Как много было аксессуаров этого ожидания! Все эти значки, учебные тревоги (воздушная – с сиреной, химическая – с ударами о рельс), противогазы, фильмы – давно забытые, но которые дети смотрели по сто раз. Например, тот же «Глубокий рейд» – картина, снятая по сценарию знаменитого уже тогда Николая Шпанова, написавшего позднее на этот же сюжет агрессивный ура-патриотический роман «Первый удар».
Сейчас, зная о настоящей войне, страшно читать эту преступную по сути своей, барабанную и бездарную мистификацию:
«С того момента, как враг попытается нарушить наши границы, для нас перестанут существовать границы его страны. И первыми среди первых будут советские летчики! Слава создателю советской авиации – великому Сталину!.. Буря оваций потрясла воздух. <…> Гулко, ясно, так что было слышно дыхание диктора, репродукторы разносили над толпой: „Всем, всем, всем!
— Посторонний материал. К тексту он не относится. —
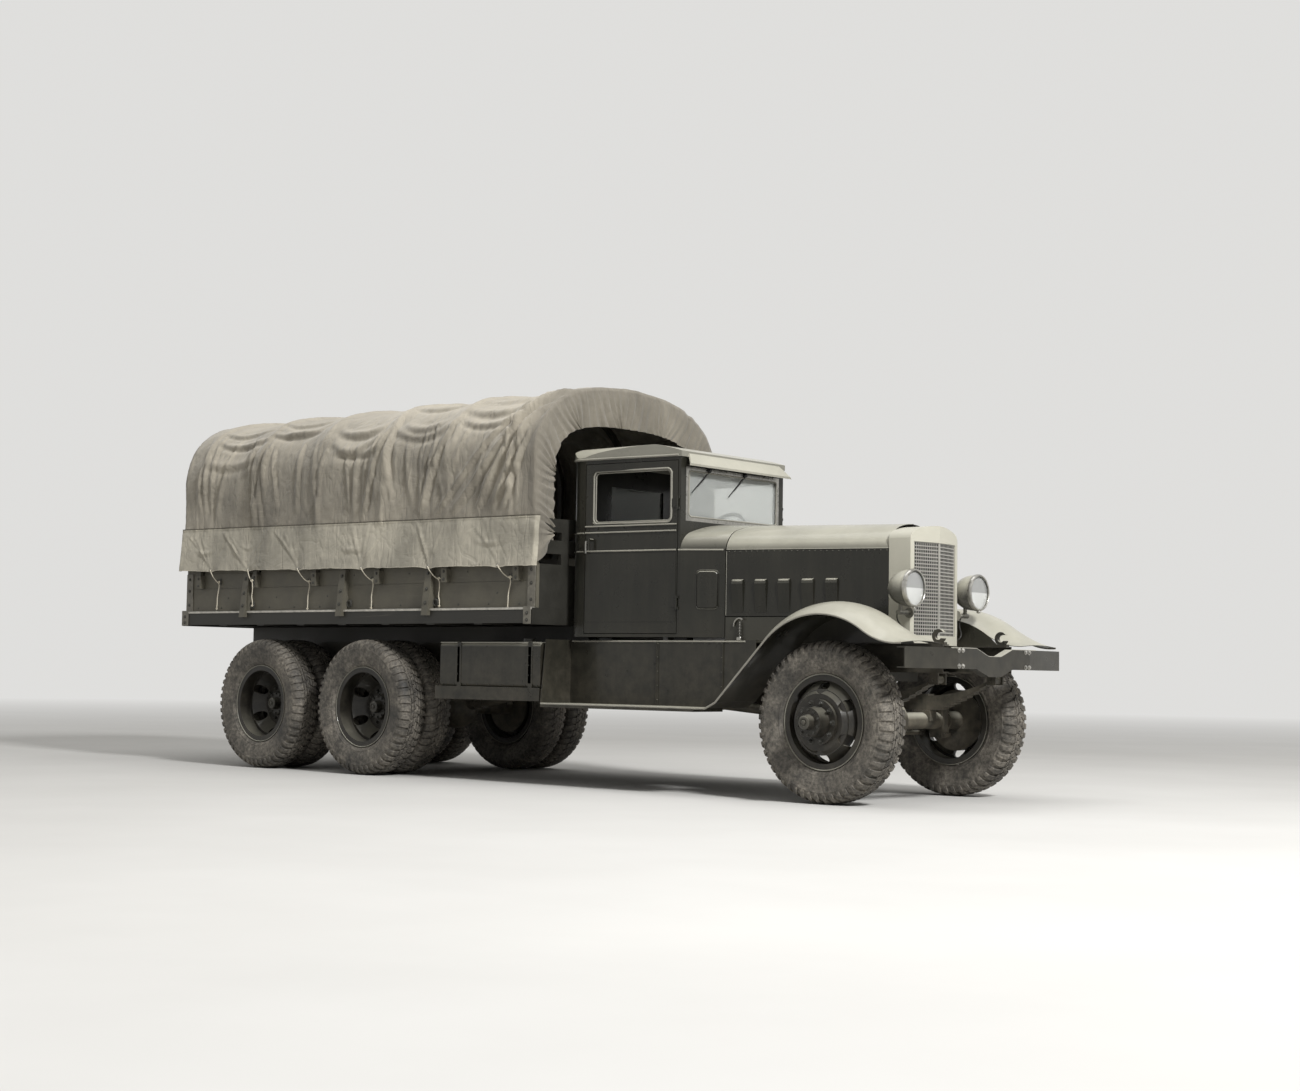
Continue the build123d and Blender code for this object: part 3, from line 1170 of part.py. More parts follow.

Сегодня, 18 августа, в семнадцать часов крупные соединения германской авиации перелетели советскую границу. Противник был встречен частями наших воздушных сил. После упорного боя самолеты противника повернули обратно, преследуемые нами“. <…> Рев беснующегося океана был бы ничем в сравнении с могучим криком, поднявшимся над толпой. Негодование народа, призыв к борьбе, уверенность в своей силе были в этом крике.
Но даже этот шум был покрыт ревом мотора.
Над толпою несся истребитель. Он выделывал замысловатые фигуры, развороты. За ним тянулась струя дымного следа.
Самолет развернулся, взмыл выше. Рождаясь там, где он промчался, возникло гигантское слово: СТАЛИН.
Слово ширилось, росло. Оно пронеслось над затихшей толпой, величественно проплыло над городом и ушло в страну».
Кончалась книжка всеобщим восстанием против Гитлера – от Франции до Чехословакии… Я по малолетству книжку не прочел, но ее читали старшие; я, как и все, видел фильм. Кстати, книжку после заключения советско-германского пакта на некоторое время запретили.
А «Если завтра война» – картина, о которой разговор позднее, и уж совсем особый. «Ошибку инженера Кочина» я посмотрел лишь после войны, но говорили о фильме много. Фильм, замечу, вполне профессиональный, задушевный, играла в нем даже Раневская, а соавтором режиссера Александра Мачерета в работе над сценарием стал блистательный Юрий Олеша, который к конъюнктуре вряд ли был склонен. А кино – о бдительности, отваге и доброте чекистов (самого обаятельного и доброго из них – следователя Ларцева – сыграл Михаил Жаров). Или совершенно идиотическая картина «Высокая награда» 1939 года, где гнуснейшего шпиона («корреспондента иностранной газеты») играл великолепный Массальский, а отважного лейтенанта госбезопасности красавец Абрикосов, уже тогда бывший любимцем публики!